Officier au service de l’Empire romain d’Occident, Childéric s’apprête à régner sur le petit royaume de Tournai, mais pas pour longtemps…
Retour en arrière : les champs Catalauniques ! Qui est là, faisant tourner son épée comme un moulinet infernal, repoussant Hun par Hun l’ennemi ? C’est Childéric ! Pour lui, cette bataille est en quelque sorte un stage de formation. La bravoure ? Il en possède comme deux ! De haute taille, il impressionne déjà. À la mort de son père en 458, c’est lui qui devient roi des Francs saliens. Mais, bien que son royaume soit minuscule – il s’étend autour de la ville de Tournai, et couvre une partie de la Belgique d’aujourd’hui – Childéric veut gouverner tout seul, sans sa famille, sans les nobles de son entourage. Aussi, la révolte gronde, et Childéric doit faire ses bagages et fuir jusqu’en Thuringe (aux environs d’Erfurt, en Allemagne). En réalité, le refus du partage du pouvoir n’est pas la seule raison du départ de Childéric. On croit savoir que son penchant excessif pour le sexe féminin lui faisait considérer d’emblée comme sa propriété les femmes ou les filles de ses sujets, qu’il enlevait à tour de bras ! Cette habitude contrariante pour des maris ou des pères était difficilement supportable. Tous en chœur lui crient “ Dehors ! ” Voilà donc le roi déchu qui est reçu à bras ouverts par son homologue thuringien, le roi Basin. Basin vit à sa cour avec la reine son épouse, nommée Basine. Tout simplement.

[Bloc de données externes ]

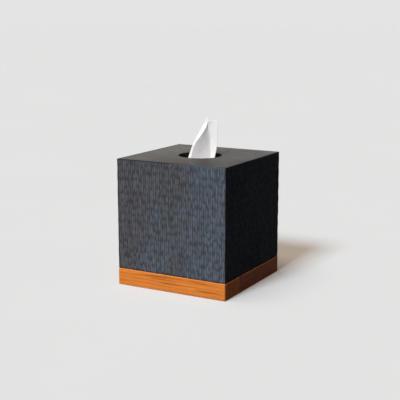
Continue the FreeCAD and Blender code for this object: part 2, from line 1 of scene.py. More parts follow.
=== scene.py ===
"""Looks of a cube tissue box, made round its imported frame.

A black stained wooden cover, carved on its four sides, stands on a teak base board over a carton of tissues,
and one tissue stands up through the round hole in its top. Metres, +Z up. The front looks along -Y and the
right side along +X.
"""

import logging
import math
from dataclasses import dataclass, field
from enum import Enum
from itertools import product

import bpy
import numpy as np
from mathutils import Matrix, Vector


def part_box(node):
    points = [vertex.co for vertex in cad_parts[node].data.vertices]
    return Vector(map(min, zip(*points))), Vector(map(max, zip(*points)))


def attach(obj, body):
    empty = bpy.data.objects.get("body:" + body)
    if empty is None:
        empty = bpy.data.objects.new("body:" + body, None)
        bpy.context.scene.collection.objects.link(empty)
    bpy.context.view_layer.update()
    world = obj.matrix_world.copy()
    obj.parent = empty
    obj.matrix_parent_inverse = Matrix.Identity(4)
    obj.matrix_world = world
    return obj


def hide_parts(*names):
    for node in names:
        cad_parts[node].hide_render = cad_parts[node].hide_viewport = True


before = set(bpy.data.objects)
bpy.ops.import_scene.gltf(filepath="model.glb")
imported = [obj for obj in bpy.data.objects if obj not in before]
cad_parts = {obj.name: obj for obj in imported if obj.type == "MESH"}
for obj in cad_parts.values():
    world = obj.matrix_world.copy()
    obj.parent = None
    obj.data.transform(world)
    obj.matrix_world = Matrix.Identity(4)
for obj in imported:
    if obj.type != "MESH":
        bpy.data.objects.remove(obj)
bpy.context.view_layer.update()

LOG = logging.getLogger("tissue_box")
BODY = "root"

Span = tuple[float, float]
Triple = tuple[float, float, float]
Colour = Triple
Waves = tuple[int, float, float]
Socket = bpy.types.NodeSocket
Input = Socket | float | tuple
Inputs = dict[str | int, Input]
Outputs = bpy.types.bpy_prop_collection


class Side(Enum):
    """The cover's four sides, as quarter turns about +Z from the front."""

    FRONT = 0
    RIGHT = 1
    BACK = 2
    LEFT = 3


class Slot(Enum):
    """Material slots for the pieces that are made anew."""

    CARVED = "black_carved_wood"
    SMOOTH = "black_smooth_wood"
    TISSUE = "tissue_paper"


# Numbers and surfaces


def smooth_step(share: np.ndarray) -> np.ndarray:
    """A share from 0 to 1 with soft ends: three times its square less twice its cube."""
    held = np.clip(share, 0.0, 1.0)
    return held * held * (3.0 - 2.0 * held)


def hat_weights(places: np.ndarray, stations: np.ndarray) -> np.ndarray:
    """How much each station counts at each place.

    The weight is 1 at the station itself and falls in a straight line to 0 at its neighbours.

    Args:
        places: Where the weights are wanted, in the stations' own measure.
        stations: The rising places of the stations.

    Returns:
        One row for each place and one column for each station.
    """
    return np.stack([np.interp(places, stations, unit) for unit in np.eye(len(stations))], axis=1)


def wave_field(rng: np.random.Generator, first: np.ndarray, second: np.ndarray, count: int,
               lowest: float, highest: float) -> np.ndarray:
    """A soft random field about 0: plane sine waves of random heading, pitch and phase, added up.

    The sum is divided by the square root of their count.

    Args:
        rng: The seeded source of the waves.
        first: The first parameter at each point.
        second: The second parameter at each point.
        count: How many waves are added.
        lowest: The fewest waves for each unit of the parameters.
        highest: The most waves for each unit of the parameters.

    Returns:
        The field's value at each point.
    """
    heading = rng.uniform(0.0, math.tau, count)
    pitch = rng.uniform(lowest, highest, count) * math.tau
    phase = rng.uniform(0.0, math.tau, count)
    total = np.zeros(np.broadcast(first, second).shape)
    for turn, rate, start in zip(heading, pitch, phase):
        total += np.sin(rate * (first * math.cos(turn) + second * math.sin(turn)) + start)
    return total / math.sqrt(count)


def grid_quads(rows: int, columns: int, wrap_rows: bool = False, wrap_columns: bool = False) -> np.ndarray:
    """The quads of a grid whose points are numbered row by row.

    Args:
        rows: How many rows of points there are.
        columns: How many points each row has.
        wrap_rows: Whether the last row joins the first.
        wrap_columns: Whether each row's last point joins its first.

    Returns:
        One row of four point numbers for each quad.
    """
    row = np.arange(rows if wrap_rows else rows - 1)[:, None]
    column = np.arange(columns if wrap_columns else columns - 1)[None, :]
    next_row = (row + 1) % rows
    next_column = (column + 1) % columns
    corners = [row * columns + column, row * columns + next_column,
               next_row * columns + next_column, next_row * columns + column]
    return np.stack([np.broadcast_to(corner, (row.size, column.size)) for corner in corners], -1).reshape(-1, 4)


def ring(radius: np.ndarray, turn: np.ndarray, height: np.ndarray) -> np.ndarray:
    """Points of X, Y and Z at distances from the middle, turns round it and heights."""
    return np.stack([radius * np.cos(turn), radius * np.sin(turn), height + 0.0 * turn], axis=-1)


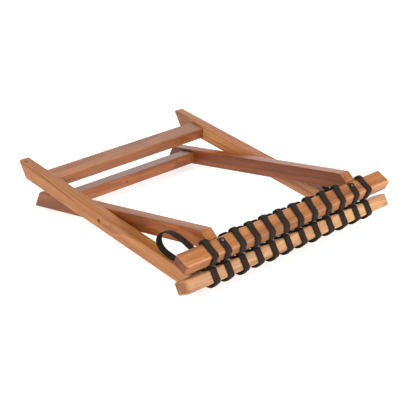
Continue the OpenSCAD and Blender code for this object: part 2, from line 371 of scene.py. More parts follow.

Allié de Paul, successeur provisoire d’Aegidius, représentant de Rome en Gaule, Childéric se bat contre les Saxons qui menacent d’envahir l’Armorique et parviennent jusqu’à Angers. Le fils d’Aegidius, Syagrius, prend la succession de son père, mais, au lieu de faire allégeance à l’empereur d’Orient, il s’allie aux Wisigoths qui règnent sur la partie sud-ouest du pays. Cette alliance porte en elle le germe de guerres à venir. Childéric n’a pas le temps de les prévenir : il meurt en 481. Enterré à Tournai – à cette occasion, plusieurs dizaines de jeunes chevaux sont sacrifiés et disposés en étoile, à une vingtaine de mètres du cœur de la tombe –, il laisse la place à son fils, Clovis. À quinze ans, Clovis devient roi !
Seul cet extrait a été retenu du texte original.